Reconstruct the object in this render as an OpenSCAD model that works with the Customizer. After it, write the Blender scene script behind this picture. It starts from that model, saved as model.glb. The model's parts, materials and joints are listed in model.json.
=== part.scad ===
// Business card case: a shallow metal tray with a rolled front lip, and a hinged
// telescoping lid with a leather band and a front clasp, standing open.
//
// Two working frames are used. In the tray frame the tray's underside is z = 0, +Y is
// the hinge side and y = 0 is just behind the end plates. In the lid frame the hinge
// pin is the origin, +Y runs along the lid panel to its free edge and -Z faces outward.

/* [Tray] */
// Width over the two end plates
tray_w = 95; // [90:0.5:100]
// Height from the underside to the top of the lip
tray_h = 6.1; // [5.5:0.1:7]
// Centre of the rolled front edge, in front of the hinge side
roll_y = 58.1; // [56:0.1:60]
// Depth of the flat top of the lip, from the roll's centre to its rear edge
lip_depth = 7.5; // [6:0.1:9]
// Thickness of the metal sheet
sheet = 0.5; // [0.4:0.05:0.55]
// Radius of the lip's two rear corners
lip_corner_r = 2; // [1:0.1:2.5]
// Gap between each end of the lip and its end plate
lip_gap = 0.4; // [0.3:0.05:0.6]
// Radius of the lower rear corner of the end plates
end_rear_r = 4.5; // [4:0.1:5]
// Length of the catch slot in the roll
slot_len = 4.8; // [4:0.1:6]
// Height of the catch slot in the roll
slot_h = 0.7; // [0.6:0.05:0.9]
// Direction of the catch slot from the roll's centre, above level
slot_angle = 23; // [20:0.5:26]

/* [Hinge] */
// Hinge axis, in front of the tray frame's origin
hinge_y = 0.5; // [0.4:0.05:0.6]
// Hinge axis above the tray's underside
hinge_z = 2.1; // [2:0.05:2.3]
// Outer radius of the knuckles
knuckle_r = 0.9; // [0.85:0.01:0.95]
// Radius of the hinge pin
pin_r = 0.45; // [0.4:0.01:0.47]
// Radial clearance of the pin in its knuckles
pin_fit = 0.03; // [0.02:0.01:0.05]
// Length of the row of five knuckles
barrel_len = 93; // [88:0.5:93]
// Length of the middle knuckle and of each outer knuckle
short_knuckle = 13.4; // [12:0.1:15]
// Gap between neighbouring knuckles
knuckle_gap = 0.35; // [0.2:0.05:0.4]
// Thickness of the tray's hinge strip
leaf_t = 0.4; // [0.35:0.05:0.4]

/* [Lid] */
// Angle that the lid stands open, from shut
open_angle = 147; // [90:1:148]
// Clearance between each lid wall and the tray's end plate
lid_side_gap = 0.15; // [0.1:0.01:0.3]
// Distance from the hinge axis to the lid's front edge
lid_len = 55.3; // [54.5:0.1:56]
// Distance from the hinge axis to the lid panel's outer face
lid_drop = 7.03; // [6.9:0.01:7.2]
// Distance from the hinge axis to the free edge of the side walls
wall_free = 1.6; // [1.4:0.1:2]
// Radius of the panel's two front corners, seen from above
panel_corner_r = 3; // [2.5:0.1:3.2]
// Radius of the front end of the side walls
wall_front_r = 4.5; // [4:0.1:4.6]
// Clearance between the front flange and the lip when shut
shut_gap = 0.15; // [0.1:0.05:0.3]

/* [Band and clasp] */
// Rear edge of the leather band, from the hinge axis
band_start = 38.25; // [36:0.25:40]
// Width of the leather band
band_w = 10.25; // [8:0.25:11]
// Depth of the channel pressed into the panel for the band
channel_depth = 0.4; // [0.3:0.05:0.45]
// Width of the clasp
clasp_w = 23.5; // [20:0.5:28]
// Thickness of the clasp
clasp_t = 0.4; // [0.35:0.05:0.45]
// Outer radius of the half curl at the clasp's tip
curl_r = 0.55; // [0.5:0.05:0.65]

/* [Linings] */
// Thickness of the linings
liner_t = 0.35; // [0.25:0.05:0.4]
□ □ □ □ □
§ Problem details: Retype all of the data shown above, word for word.

§ Result of this exercise:
Reconstruct the object in this render as an OpenSCAD model that works with the Customizer. After it, write the Blender scene script behind this picture. It starts from that model, saved as model.glb. The model's parts, materials and joints are listed in model.json.
=== part.scad ===
// Business card case: a shallow metal tray with a rolled front lip, and a hinged
// telescoping lid with a leather band and a front clasp, standing open.
//
// Two working frames are used. In the tray frame the tray's underside is z = 0, +Y is
// the hinge side and y = 0 is just behind the end plates. In the lid frame the hinge
// pin is the origin, +Y runs along the lid panel to its free edge and -Z faces outward.

/* [Tray] */
// Width over the two end plates
tray_w = 95; // [90:0.5:100]
// Height from the underside to the top of the lip
tray_h = 6.1; // [5.5:0.1:7]
// Centre of the rolled front edge, in front of the hinge side
roll_y = 58.1; // [56:0.1:60]
// Depth of the flat top of the lip, from the roll's centre to its rear edge
lip_depth = 7.5; // [6:0.1:9]
// Thickness of the metal sheet
sheet = 0.5; // [0.4:0.05:0.55]
// Radius of the lip's two rear corners
lip_corner_r = 2; // [1:0.1:2.5]
// Gap between each end of the lip and its end plate
lip_gap = 0.4; // [0.3:0.05:0.6]
// Radius of the lower rear corner of the end plates
end_rear_r = 4.5; // [4:0.1:5]
// Length of the catch slot in the roll
slot_len = 4.8; // [4:0.1:6]
// Height of the catch slot in the roll
slot_h = 0.7; // [0.6:0.05:0.9]
// Direction of the catch slot from the roll's centre, above level
slot_angle = 23; // [20:0.5:26]

/* [Hinge] */
// Hinge axis, in front of the tray frame's origin
hinge_y = 0.5; // [0.4:0.05:0.6]
// Hinge axis above the tray's underside
hinge_z = 2.1; // [2:0.05:2.3]
// Outer radius of the knuckles
knuckle_r = 0.9; // [0.85:0.01:0.95]
// Radius of the hinge pin
pin_r = 0.45; // [0.4:0.01:0.47]
// Radial clearance of the pin in its knuckles
pin_fit = 0.03; // [0.02:0.01:0.05]
// Length of the row of five knuckles
barrel_len = 93; // [88:0.5:93]
// Length of the middle knuckle and of each outer knuckle
short_knuckle = 13.4; // [12:0.1:15]
// Gap between neighbouring knuckles
knuckle_gap = 0.35; // [0.2:0.05:0.4]
// Thickness of the tray's hinge strip
leaf_t = 0.4; // [0.35:0.05:0.4]

/* [Lid] */
// Angle that the lid stands open, from shut
open_angle = 147; // [90:1:148]
// Clearance between each lid wall and the tray's end plate
lid_side_gap = 0.15; // [0.1:0.01:0.3]
// Distance from the hinge axis to the lid's front edge
lid_len = 55.3; // [54.5:0.1:56]
// Distance from the hinge axis to the lid panel's outer face
lid_drop = 7.03; // [6.9:0.01:7.2]
// Distance from the hinge axis to the free edge of the side walls
wall_free = 1.6; // [1.4:0.1:2]
// Radius of the panel's two front corners, seen from above
panel_corner_r = 3; // [2.5:0.1:3.2]
// Radius of the front end of the side walls
wall_front_r = 4.5; // [4:0.1:4.6]
// Clearance between the front flange and the lip when shut
shut_gap = 0.15; // [0.1:0.05:0.3]

/* [Band and clasp] */
// Rear edge of the leather band, from the hinge axis
band_start = 38.25; // [36:0.25:40]
// Width of the leather band
band_w = 10.25; // [8:0.25:11]
// Depth of the channel pressed into the panel for the band
channel_depth = 0.4; // [0.3:0.05:0.45]
// Width of the clasp
clasp_w = 23.5; // [20:0.5:28]
// Thickness of the clasp
clasp_t = 0.4; // [0.35:0.05:0.45]
// Outer radius of the half curl at the clasp's tip
curl_r = 0.55; // [0.5:0.05:0.65]

/* [Linings] */
// Thickness of the linings
liner_t = 0.35; // [0.25:0.05:0.4]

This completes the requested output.